Re: Hadoop Streaming File-not-found error on Cloudera's training VM

2010-02-17 Thread Dan Starr
Todd, Thanks!
This solved it.

-Dan

On Wed, Feb 17, 2010 at 8:00 PM, Todd Lipcon t...@cloudera.com wrote:
 Hi Dan,

 This is actually a bug in the release you're using.
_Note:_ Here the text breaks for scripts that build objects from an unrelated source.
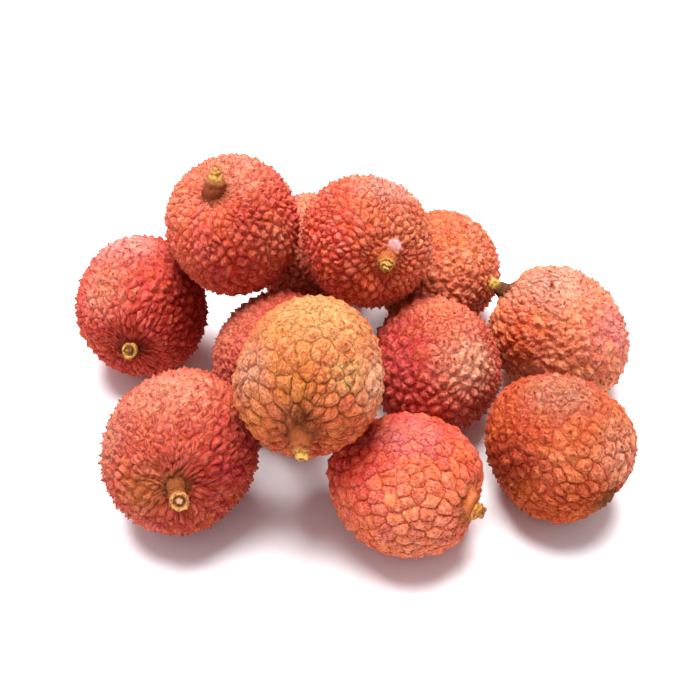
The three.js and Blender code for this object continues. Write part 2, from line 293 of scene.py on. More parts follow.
for name in RINDS:
    foot, way, length = stalk_of(name)
    print(f"{name}: middle {middle_of(name).round(1)}, stub {length:.1f} mm towards {way.round(2)}")

# %% [markdown]
# ## One fine sphere to shape them from
# A UV sphere bunches its faces up at the poles, and the tubercles would come out sharper there. An
# icosphere spreads its triangles evenly. Seven subdivisions give 81,920 of them, about 0.3 mm
# across: fine enough for a pointed tubercle, and well under the 200,000 that a piece may have.

# %% Make the sphere once
COARSE = 6
FINE = 7


def mesh_of(bm, name):
    """A bmesh turned into a mesh."""
    mesh = bpy.data.meshes.new(name)
    bm.to_mesh(mesh)
    bm.free()
    return mesh


def sphere_mesh(name, subdivisions):
    """A unit icosphere as a new mesh."""
    bm = bmesh.new()
    bmesh.ops.create_icosphere(bm, subdivisions=subdivisions, radius=1.0)
    return mesh_of(bm, name)


def unit(rows):
    """The rows scaled to length 1."""
    return rows / np.linalg.norm(rows, axis=-1, keepdims=True)


fine_sphere = sphere_mesh("fine_sphere", FINE)
DIRECTIONS = unit(vertices_of(fine_sphere).astype(float))
COARSE_DIRECTIONS = unit(vertices_of(sphere_mesh("coarse_sphere", COARSE)).astype(float))
corners = np.empty(len(fine_sphere.polygons) * 3, np.int32)
fine_sphere.polygons.foreach_get("vertices", corners)
CORNERS = corners.reshape(-1, 3)
print(len(DIRECTIONS), "directions,", len(CORNERS), "triangles")

# %% [markdown]
# ## The body under the tubercles
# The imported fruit's corners lie a little above the skin at each tubercle and a little below it in
# between. A weighted mean of the corners near a direction gives the smooth body in the middle of
# that relief. Corners round the stalk and on the table are left out, and a dimple is pressed in
# afterwards so that the skin meets the stub's foot.

# %% The smooth body and its dimple
MEAN_SPREAD = 0.17
DIMPLE_ANGLE = 0.27
STALK_ANGLE = 0.4  # corners nearer to the stalk than this are left out
FLAT_HEIGHT = 0.02  # and so are those at the table, under this many millimetres


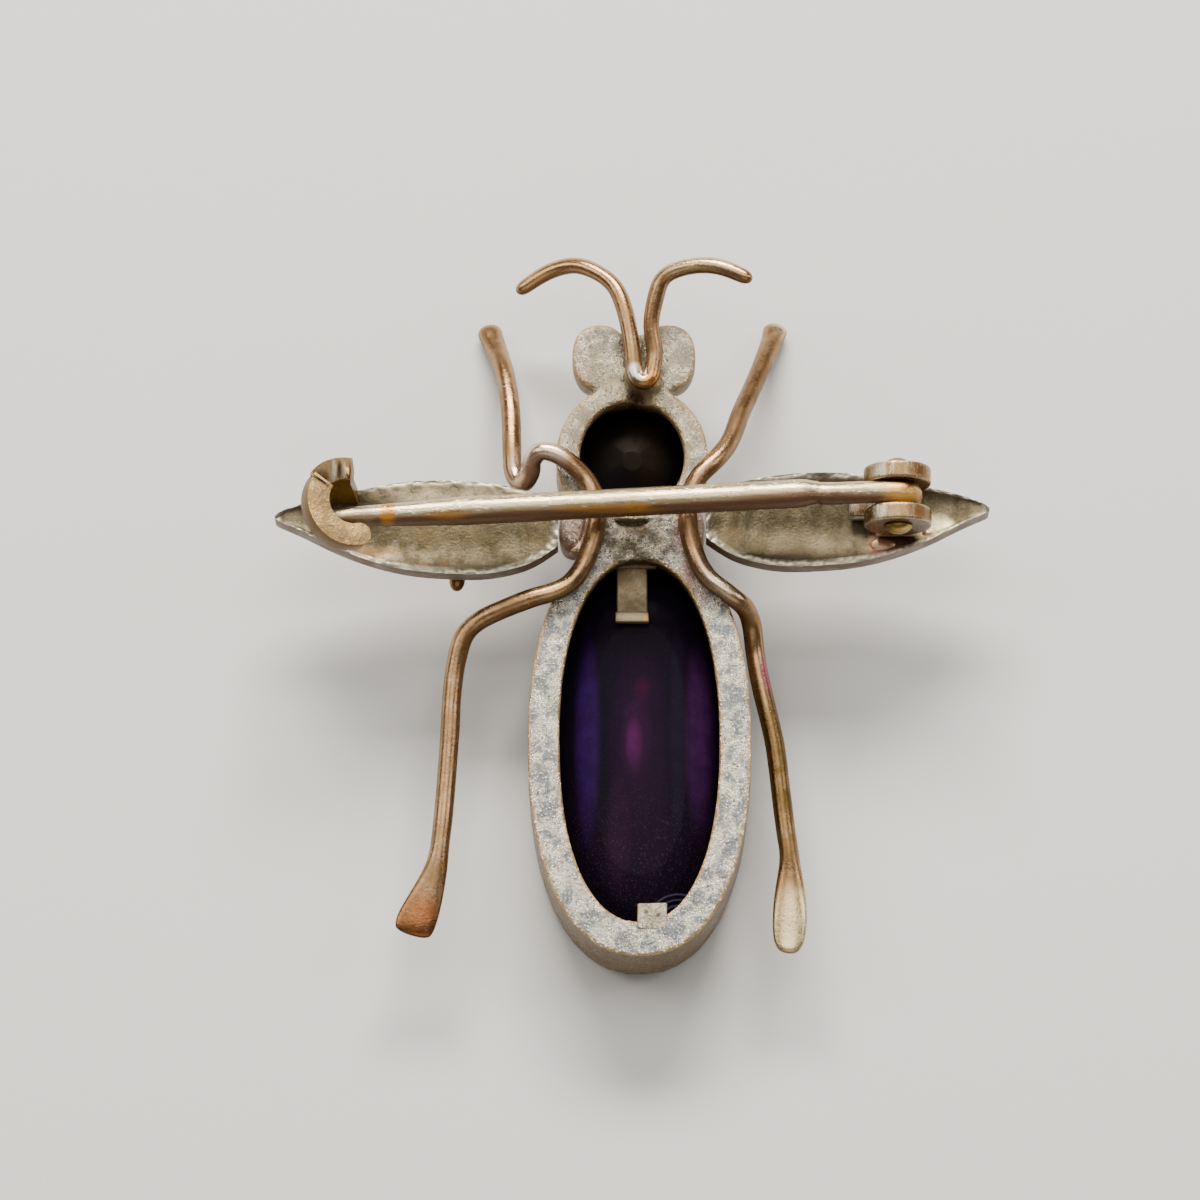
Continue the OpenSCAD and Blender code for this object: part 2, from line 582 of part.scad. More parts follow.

Please run:

 $ sudo apt-get update
 $ sudo apt-get install hadoop-0.20

 Then restart the daemons (or the entire VM) and give it another go.

 Thanks
 -Todd

 On Wed, Feb 17, 2010 at 7:56 PM, Dan Starr dsta...@gmail.com wrote:
 Yes, I have tried that when passing the script.  Just now I tried:

 hadoop jar 
 /usr/lib/hadoop-0.20/contrib/streaming/hadoop-0.20.1+133-streaming.jar
 -mapper blah.py -reducer org.apache.hadoop.mapred.lib.IdentityReducer
 -input test_input/* -output output -file blah.py

 And got this error for a map task:

 java.io.IOException: Cannot run program blah.py:
 java.io.IOException: error=2, No such file or directory
        at java.lang.ProcessBuilder.start(ProcessBuilder.java:459)
        at 
 org.apache.hadoop.streaming.PipeMapRed.configure(PipeMapRed.java:214)
        at 
 org.apache.hadoop.streaming.PipeMapper.configure(PipeMapper.java:66)
        ...

 -Dan


 On Wed, Feb 17, 2010 at 7:47 PM, Todd Lipcon t...@cloudera.com wrote:
 Are you passing the python script to the cluster using the -file
 option? eg -mapper foo.py -file foo.py

 Thanks
 -Todd

 On Wed, Feb 17, 2010 at 7:45 PM, Dan Starr dsta...@gmail.com wrote:
 Hi, I've tried posting this to Cloudera's community support site, but
 the community website getsatisfaction.com returns various server
 errors at the moment.  I believe the following is an issue related to
 my environment within Cloudera's Training virtual machine.

 Despite having success running Hadoop streaming on other Hadoop
 clusters and on Cloudera's Training VM in local mode, I'm currently
 getting an error when attempting to run a simple Hadoop streaming job
 in the normal queue based mode on the Training VM.  I'm thinking the
 error described below is an issue related to the worker node not
 recognizing the python reference in the script's top shebang line.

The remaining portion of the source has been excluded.